32 Comments on “2009 Review, 2010 Preview”

  1. Just publish as much as you can. We are going to buy everything, you know it! Just put some pictures of the cats in the last page! :P

  2. Happy to hear you talk about novels again. I’ve enjoyed Stargate Universe so far, and I’m looking forward to reading “The God Engines” and “METAtropolis”, but I’ve been jonesing for some longer-length Scalzi. I’ll keep my fingers crossed on “The High Castle” making an appearance sometime in the next few years (Mine is probably a minority opinion, but I think “Android’s Dream” is my favorite of yours thus far, which is saying something).

  3. I’m glad to hear that my deep disppointment in the initial delay of “The High Castle” may be at an end soon. For the rest, well hopefully my copy of the God Engines will be here soon. I truly hope 2010 is productive for you in every sense.

  4. Here’s to an amazing 2010. I can’t wait to get The God Engines. Loved the glimpse we got at WorldCon.

  5. “Other people wasting my time, on the other hand, just pisses me off.”
    Let them know you are getting pissed off. Even better, act pissed when you are just getting annoyed. Ask yourself, what would Krissy do? Then go get the bat.
    Now get back to work.

  6. Why do you prefer writing novels to novellas? You have said before that when writing a story you don’t know how its going to go until you get there. How do you determine if its going to be a novel or novella when you start writing?

    These are dumb question, but since I am not a writer I am curious about the inner workings of an author that I enjoy. Thanks.

  7. I prefer not to think of time as something that can be wasted. Thoughts like that would make you feel bad about the moments when you have to wait, like in the dentist’s office or in a queue at a store. You’d start feeling bad about your wasted time which you really can’t help and that could really spoil your mood.
    Ever since I’ve stopped being bothered by “wasted time”, stopped feeling bad about things I can’t change anymore, I can get a lot more done now.
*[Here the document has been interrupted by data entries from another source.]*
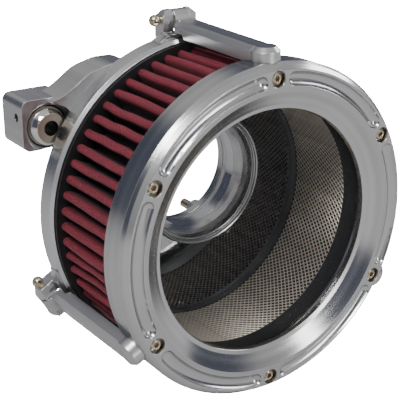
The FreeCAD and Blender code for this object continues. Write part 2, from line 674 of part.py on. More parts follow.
def round_corners(body, feature, tag, corners, radius):
    """Fillet the edges along Y that stand at the given X and Z corners."""
    doc.recompute()
    names = []
    for i, edge in enumerate(feature.Shape.Edges, start=1):
        ends = [vertex.Point for vertex in edge.Vertexes]
        if len(ends) != 2 or abs(ends[0].x - ends[1].x) > 0.01 or abs(ends[0].z - ends[1].z) > 0.01:
            continue
        if any(abs(ends[0].x - x) < 0.05 and abs(ends[0].z - z) < 0.05 for x, z in corners):
            names.append(f"Edge{i}")
    fillet = body.newObject("PartDesign::Fillet", f"{body.Name}_{tag}")
    fillet.Base = (feature, names)
    fillet.Radius = radius
    return fillet


def mount_arm(side):
    """Curved neck behind the plate with a block at its end that holds the swivel ball."""
    sign = 1 if side == "left" else -1
    block = doc.addObject("PartDesign::Body", f"block_{side}")
    near, far = ("block_left", "block_right") if sign > 0 else ("-block_left", "-block_right")
    pad = prism(block, "pad", [(near, "block_low"), (far, "block_low"), (far, "block_high"),
                               (near, "block_high")], "block_back", "block_front")
    corners = [(dim(x), dim(z)) for x in (near, far) for z in ("block_low", "block_high")]
    round_corners(block, pad, "round", corners, dim("block_round"))
    neck = doc.addObject("PartDesign::Body", f"neck_{side}")
    feature = prism(neck, "pad", NECKS[side], "neck_back", "plate_back")
    for radius, places in NECK_ROUNDS.items():
        corners = [NECKS[side][i] for i in places]
        feature = round_corners(neck, feature, f"round_{places[0]}", corners, radius)
    whole = joined(f"mount_whole_{side}", [block, neck])
    across = "dims.ball_across" if side == "left" else "-dims.ball_across"
    socket_run = "dims.block_front - dims.block_back + 2"
    tools = [
        rod(f"socket_{side}", "dims.socket_radius", socket_run, FORWARD, across,
            "-dims.block_back + 1", "dims.ball_height"),
        cone(f"mouth_{side}", "dims.socket_radius", "dims.socket_mouth", "dims.socket_mouth_depth",
             FORWARD, across, "-(dims.block_front - dims.socket_mouth_depth)", "dims.ball_height"),
        rod(f"neck_relief_{side}", "dims.socket_mouth + 0.4", "30", FORWARD, across,
            "-dims.block_front", "dims.ball_height"),
        rod(f"set_hole_{side}", "dims.set_radius", "12", (sign, 0, 0),
            "dims.block_left" if side == "left" else "-dims.block_left",
            "-dims.set_depth", "dims.set_height")]
    tools += arm_screw_rods(f"arm_{side}", side, "neck_back", "plate_back", "arm_screw_radius")
    finish(cut(f"mount_{side}", whole, tools), f"{side}_mount_arm", lower=MOUNT_DROPS[side])


def arm_screws(side):
    screws = []
    sign = "" if side == "left" else "-"
    shanks = arm_screw_rods(f"shank_{side}", side, "neck_back", "arm_screw_end", "arm_screw_radius")
    for which, shank in zip(("near", "far"), shanks):
        x = f"{sign}dims.{which}_screw_across"
        z = f"dims.{which}_screw_height"
        y = "-dims.neck_back + dims.arm_screw_head_height"
        head = rod(f"arm_head_{side}_{which}", "dims.arm_screw_head", "dims.arm_screw_head_height",
                   FORWARD, x, y, z)
        socket = rod(f"arm_socket_{side}_{which}", "dims.arm_screw_head * 0.5",
                     "dims.arm_screw_head_height * 0.6", FORWARD, x, y, z)
        whole = joined(f"arm_screw_whole_{side}_{which}", [shank, head])
        screws.append(cut(f"arm_screw_{side}_{which}", whole, [socket]))
    finish(grouped(f"arm_screw_group_{side}", screws), f"{side}_arm_screws", lower=MOUNT_DROPS[side])


def swivel_ball(side):
    """Chrome ball with two flats and a bore for the head bolt."""
    across = "dims.ball_across" if side == "left" else "-dims.ball_across"
    sphere = ball(f"sphere_{side}", "dims.ball_radius", across, "-dims.ball_depth", "dims.ball_height")
    slab = box(f"slab_{side}", f"{across} - dims.ball_radius", "-dims.ball_depth - dims.ball_half_width",
               "dims.ball_height - dims.ball_radius", "2 * dims.ball_radius",
               "2 * dims.ball_half_width", "2 * dims.ball_radius")
    trimmed = doc.addObject("Part::Common", f"trimmed_{side}")
    trimmed.Base = sphere
    trimmed.Tool = slab
    hole = rod(f"ball_hole_{side}", "dims.ball_hole", "2 * dims.ball_radius", FORWARD, across,
               "-dims.ball_depth + dims.ball_radius", "dims.ball_height")
    finish(cut(f"ball_{side}", trimmed, [hole]), f"{side}_swivel_ball", lower=MOUNT_DROPS[side])


def set_screw(side):
    sign = 1 if side == "left" else -1
    start = "dims.set_outer" if side == "left" else "-dims.set_outer"
    screw = rod(f"set_{side}", "dims.set_radius", "dims.set_inner - dims.set_outer", (sign, 0, 0),
                start, "-dims.set_depth", "dims.set_height")
    socket = rod(f"set_socket_{side}", "dims.set_hex", "dims.set_hex_depth", (sign, 0, 0),
                 start, "-dims.set_depth", "dims.set_height")
    finish(cut(f"set_cut_{side}", screw, [socket]), f"{side}_set_screw", lower=MOUNT_DROPS[side])


def build():
    cover_ring()
    ring_screws()
    lens()
    lens_gasket()
    lens_retainer()
    filter_caps()
    filter_media()
    filter_screen()
    backplate()
    velocity_stack()
    throttle_adapter()
    adapter_seal()
    throttle_screws()
    adapter_screws()
    for name, (angle, side) in LATCHES.items():
        latch_arm(name, angle, side)
        hinge_pin(name, angle, side)
    for side in ("left", "right"):
        mount_arm(side)
        arm_screws(side)
        swivel_ball(side)
        set_screw(side)


def check_and_export():
    doc.recompute()
    for item in doc.Objects:
        if "Invalid" in item.State or "Error" in item.State:
            raise RuntimeError(f"{item.Name} failed: {item.State}")
    os.makedirs("parts", exist_ok=True)
    for item in subparts:
        shape = item.Shape
        if shape.isNull() or not shape.isValid():
            raise RuntimeError(f"{item.Label} has no valid shape")
        print(item.Label, len(shape.Solids), "solid(s)", round(shape.Volume, 1), "mm3")
        shape.exportStep(f"parts/{item.Label}.step")


build()
check_and_export()
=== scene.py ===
import bpy
import math
import numpy as np
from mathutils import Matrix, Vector


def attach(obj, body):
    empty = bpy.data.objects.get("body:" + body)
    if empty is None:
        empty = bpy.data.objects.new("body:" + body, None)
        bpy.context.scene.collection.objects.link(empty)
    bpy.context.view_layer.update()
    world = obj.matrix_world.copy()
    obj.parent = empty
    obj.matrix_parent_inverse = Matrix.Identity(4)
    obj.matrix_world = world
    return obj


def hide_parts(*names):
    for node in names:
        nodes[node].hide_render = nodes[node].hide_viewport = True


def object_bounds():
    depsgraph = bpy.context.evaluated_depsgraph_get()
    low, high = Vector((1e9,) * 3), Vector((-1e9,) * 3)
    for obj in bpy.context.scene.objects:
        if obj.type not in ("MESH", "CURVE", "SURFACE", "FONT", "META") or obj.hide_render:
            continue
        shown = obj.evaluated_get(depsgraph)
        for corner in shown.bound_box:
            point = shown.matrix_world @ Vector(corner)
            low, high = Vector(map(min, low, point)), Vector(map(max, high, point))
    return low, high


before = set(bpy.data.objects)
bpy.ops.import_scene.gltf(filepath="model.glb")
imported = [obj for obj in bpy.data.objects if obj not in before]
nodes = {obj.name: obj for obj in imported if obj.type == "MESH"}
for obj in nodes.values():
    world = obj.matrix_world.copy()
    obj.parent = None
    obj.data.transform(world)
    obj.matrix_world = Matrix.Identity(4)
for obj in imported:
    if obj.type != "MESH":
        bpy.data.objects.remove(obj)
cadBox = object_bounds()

mm = 0.001
axisDrop = 12.5 * mm  # the filter axis runs this far below the intake bore
rng = np.random.default_rng(7)


def meshFrom(name, points, quads, smooth=True):
    # points is an (n, 3) array, quads an (m, 4) array of corner numbers
    mesh = bpy.data.meshes.new(name)
    mesh.from_pydata(points.tolist(), [], quads.tolist())
    mesh.polygons.foreach_set("use_smooth", np.full(len(quads), smooth))
    mesh.update()
    piece = bpy.data.objects.new(name, mesh)
    bpy.context.scene.collection.objects.link(piece)
    return piece


def gridQuads(rows, columns, closed):
    # row after row; closed joins the last column to the first
    last = columns if closed else columns - 1
    r = np.arange(rows - 1)[:, None]
    c = np.arange(last)[None, :]
    nextC = (c + 1) % columns
    a = r * columns + c
    b = r * columns + nextC
    quads = np.stack([a, b, b + columns, a + columns], axis=-1)
    return quads.reshape(-1, 4)


def setUv(piece, name, u, v):
    # one u and one v for each corner of each face
    layer = piece.data.uv_layers.new(name=name)
    layer.data.foreach_set("uv", np.stack([u, v], axis=-1).ravel())


pleats = {
    "count": 60,
    "tipRadius": 90.0 * mm,
    "rootRadius": 77.6 * mm,
    "ridgeHalf": 2.45 * mm,
    "thickness": 0.8 * mm,
    "rear": 23.5 * mm,
    "front": 80.5 * mm,
    "rows": 72,
    "sway": 0.55 * mm,  # how far a pleat leans from straight
    "waves": ((1, 1.0), (2, 0.5), (5, 0.3)),  # half waves along a pleat, and their share of the sway
    "heightSpread": 0.006,  # pleats differ in height by this share
    "waist": 0.18,  # walls draw together by this share at mid-height
    "roundSteps": 9,
    "wallSteps": 5,
    "clothScale": 100,  # cloth map units in a metre
}


def pleatPath():
    # one pleat across its pitch: up a wall, over a half-round tip, down the other wall
    # tip: radius = tipRadius - half + half * cos(turn), across = half * sin(turn)
    half = pleats["ridgeHalf"]
    turn = np.linspace(-90, 90, pleats["roundSteps"]) * math.pi / 180
    tipAcross = half * np.sin(turn)
    tipRadius = pleats["tipRadius"] - half + half * np.cos(turn)
    climb = np.arange(pleats["wallSteps"]) / pleats["wallSteps"]
    wallRadius = pleats["rootRadius"] + climb * (pleats["tipRadius"] - half - pleats["rootRadius"])
    wallAcross = half * (1 - pleats["waist"] * np.sin(math.pi * climb))
    across = np.concatenate([-wallAcross, tipAcross, wallAcross[::-1]])
    radius = np.concatenate([wallRadius, tipRadius, wallRadius[::-1]])
    return across, radius


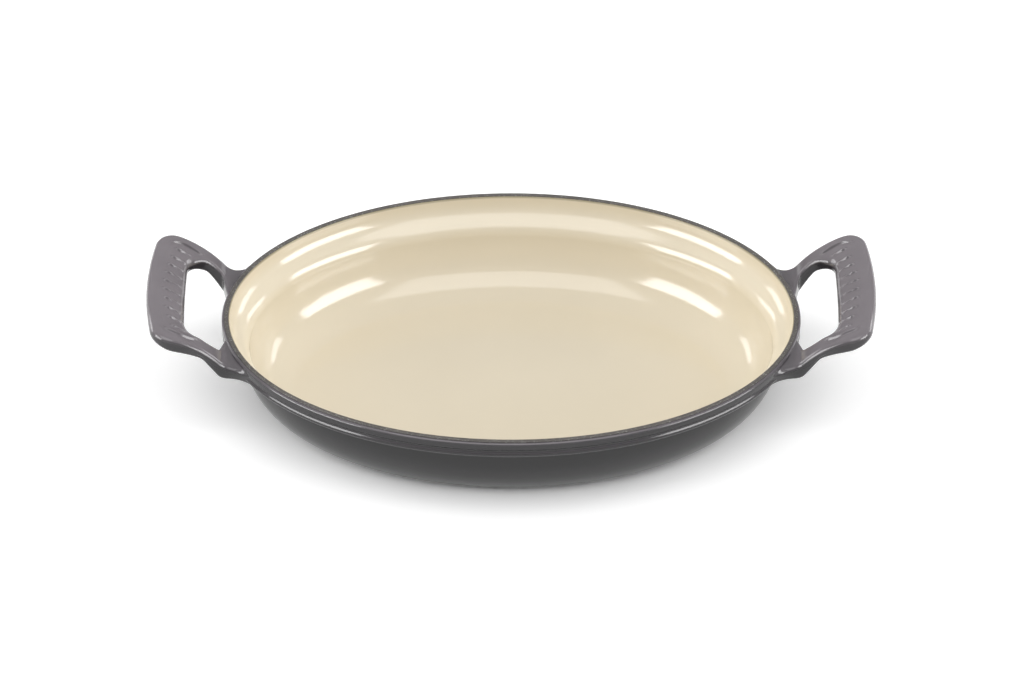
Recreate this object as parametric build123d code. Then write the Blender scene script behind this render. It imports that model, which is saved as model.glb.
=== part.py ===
from build123d import *
import math
import os

# An oval gratin dish: one iron casting with two loop handles, coated with glass enamel.
# X runs along the dish through both handles, Y across it and Z up. The origin is on the
# surface that the dish stands on, below the middle. Lengths are in millimetres.

# Rim, measured over the enamel
rim_length = 280.0
rim_width = 200.0
dish_height = 47.4
rim_thickness = 3.7
rim_edge_radius = 1.3
rim_lip_radius = 0.3

# Thickness of the coats of enamel
glaze = 0.4

# Band under the rim: a straight lip, a groove and a bead.
# Depths are measured down from the rim top, insets inwards from the rim's outer edge.
lip_depth = 3.7
lip_inset = 0.1
groove_depth = 4.8
groove_inset = 0.8
bead_start_depth = 5.7
bead_start_inset = 0.55
bead_depth = 7.0
bead_inset = 0.15
band_depth = 8.3
band_inset = 1.1

# Bowl wall below the band
wall_inset = 9.1
wall_thickness = 4.0
cove_depth = 12.9
cove_radius = 4.5
belly_depth = 15.5
belly_radius = 37.5
base_radius = 4.0

# Inside of the well
well_lean = 0.66
well_cove_depth = 7.5
well_cove_radius = 10.0
ledge_depth = 13.6
ledge_radius = 8.0
floor_height = 4.6
floor_cove_radius = 22.0

# Foot ring under the base
foot_ring_inset = 34.0
foot_ring_height = 1.2
foot_ring_slope = 1.6

# Where the swept wall hands over to the plain middle of the floor
sweep_inset = 50.0
floor_overlap = 6.0
overrun = 10.0

# Handle seen from above: reaches are measured outwards from the end of the rim
handle_reach = 35.6
corner_reach = 31.0
corner_half_span = 45.6
corner_radius = 10.5
arm_root_reach = -1.0
arm_root_half_span = 38.9
flare_half_span = 43.2
flare_sink = 0.4
root_sink = 4.0

# Finger gap seen from above
gap_reach = 18.0
gap_corner_reach = 17.0
gap_corner_half_span = 31.6
gap_corner_radius = 13.0
gap_root_reach = 0.4
gap_root_half_span = 29.3
gap_root_radius = 2.5
gap_back_reach = -3.4
gap_back_half_span = 8.0

# Handle seen from the side: rises are measured upwards from the rim top
root_top_rise = -1.9
root_bottom_rise = -9.2
crown_reach = -0.6
crown_rise = 1.6
crown_slope = 50.0
crown_end_reach = 40.0
crown_end_rise = 20.9
ramp_reach = -1.6
ramp_radius = 4.2
ramp_slope = 57.0
ramp_length = 9.2
under_radius = 9.0
under_slope = 30.0
under_end_reach = 40.0
under_end_rise = 14.6
outer_rounding = 2.6
gap_rounding = 2.0

# Ribs across each grip
ribs_each_side = 5
rib_pitch = 6.75
rib_radius = 0.9
rib_rise = 0.5
rib_reach = 23.4
rib_sweep = 5.4
rib_half_length = 4.2
end_rib_half_length = 3.4
rib_turn_share = 1.15

# How far through the rim's wall the handles reach, as a share of its thickness
handle_seat_share = 0.8

half_length = rim_length / 2
half_width = rim_width / 2


def at(inset, depth):
    """A point of the wall's section, from its inset and its depth."""
    return (half_length - inset, dish_height - depth)


def belly_point(radius, depth):
    """The point of the belly's outer or inner arc at a depth."""
    drop = depth - belly_depth
    return at(wall_inset + belly_radius - math.sqrt(radius * radius - drop * drop), depth)


def belly_arc(radius, start_depth, end_depth):
    """The stretch of the belly's outer or inner arc between two depths."""
    middle_depth = (start_depth + end_depth) / 2
    return ThreePointArc(*[belly_point(radius, depth) for depth in (start_depth, middle_depth, end_depth)])


def base_tangent_inset():
    """How far in the rounding at the foot of the wall runs into the flat of the foot ring."""
    return half_length - belly_point(belly_radius - base_radius, dish_height - base_radius)[0]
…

  8. As someone who is currently making a living writing novels, that’s not a positive thing.

    Certainly not, but believe me if you’d put a sub-par The High Castle out there that would have been even worse. There’s not a lot of writers out there I feel confident in saying “try anything, because even if it’s not your cup of tea you won’t feel like you’ve wasted time you can never get back”, but you’re one of them.

  9. Mr. Scalzi,

    I and my cadre of fellow sci-fi nerds sincerely hope that the “Project I Can’t Tell You About Yet” will become the “Project I Am Now Telling You About” sometime in 2010.

    Your Fan,

  10. Hmm… the phrase, “there will be new novels written in 2010” is suspiciously plural…

    …and about “wasted time”, don’t you think that it’s all grist for the mill? That’s what I tell myself, anyways…

  11. Nathree:

    “I prefer not to think of time as something that can be wasted.”

    You can prefer that, but my own practical experience tells me otherwise. Bear in mind I’m not talking about time in a dentist’s chair here.


    Re: Grist for the mill: No, it’s just awareness that inefficiencies were brought into my work life by people other than me. That’s not really useful, it’s just annoying. My mill doesn’t really need any more grist in any event; my mill simply needs to get to work.

  12. I guess it’s worth getting worked up when people keep you waiting with thing they promised to do for you. Maybe then they won’t do it again.

    Still, You know what happened. You can probably figure out a way to not let it happen again. That’s all that matters.

  13. You could pull an Orson Scott Card and write several novels that tell the same story from different perspectives.

  14. Genre question: Will Your Hate Mail Will Be Graded be shelved in science fiction with your other books or in a non-fiction category?

  15. Thanks for the update, John. It’s always interesting to see what you’re planning for the new year. If you make next year half as productive as 2009, you should be in fine shape.

  16. B. Durbin:

    I do think the plan is to put Hate Mail in the science fiction shelves (as that’s where people know to find me), but it will depend from retailer to retailer.

  17. Mr. Scalzi, you’re going to continue as creative consultant for Universe in its second season, correct? Will your responsibilities remain the same? Any chance of writing a script?

  18. That “ass in chair” stuff is way more important than most people give it credit for. Seems like writing should either be harder or easier, I’m not sure which, exactly: but it’s just that, “ass in chair,” writing.

    Best of luck to you in 2010 in getting lots of writing done. You strike me as a very disciplined person, so if you resolve it, you’re halfway there.

  19. William:

    Don’t know yet; they’re still in the process of figuring out the new season and it’s also the holidays. I expect I’ll know one way or another in January. I’m not to worried about it in any event.

  20. I don’t know if this is useful feedback but I find that I enjoy your humorous novels more than the ones that may contain humor but are not intended to be humorous. While I’m sure there are more things you can write (and many people would want to see) in the OMW universe, I’d like to see some more in the Android’s Dream Universe (Yes, I’ll be checking out “Judge Sn goes Golfing”. The only thing I think I’d like more about these novels is if you refrained from smell gags. But then, that might be too much to ask.

  21. For purely selfish reasons, I’m glad to hear of your ass planting scheme.
    I’ll not begrudge you a little R&R time between writing sessions, but don’t overdo it….

  22. Well, I haven’t caught up with the complete Scalzi oeuvre yet (eesh that’s a tough one to spell)–still gotta get through The Last Colony, Zoe’s Tale, and The Android’s Dream (and, uh, “You’re Not Fooling Anyone When You Bring Your Laptop to a Coffee Shop.” Any chance of a trade paper release on that one?) So no worries. I shall continue to leisurely work my way through your work.

    I also have to keep pushing ahead on my own novel (now into draft 2.5, and at 117,000 words, a bit too long.)

  23. Weren’t you going to get an assistant a while back? It might help if you had someone to run interference on all the “get out of your chair events” that pop up in day to day life.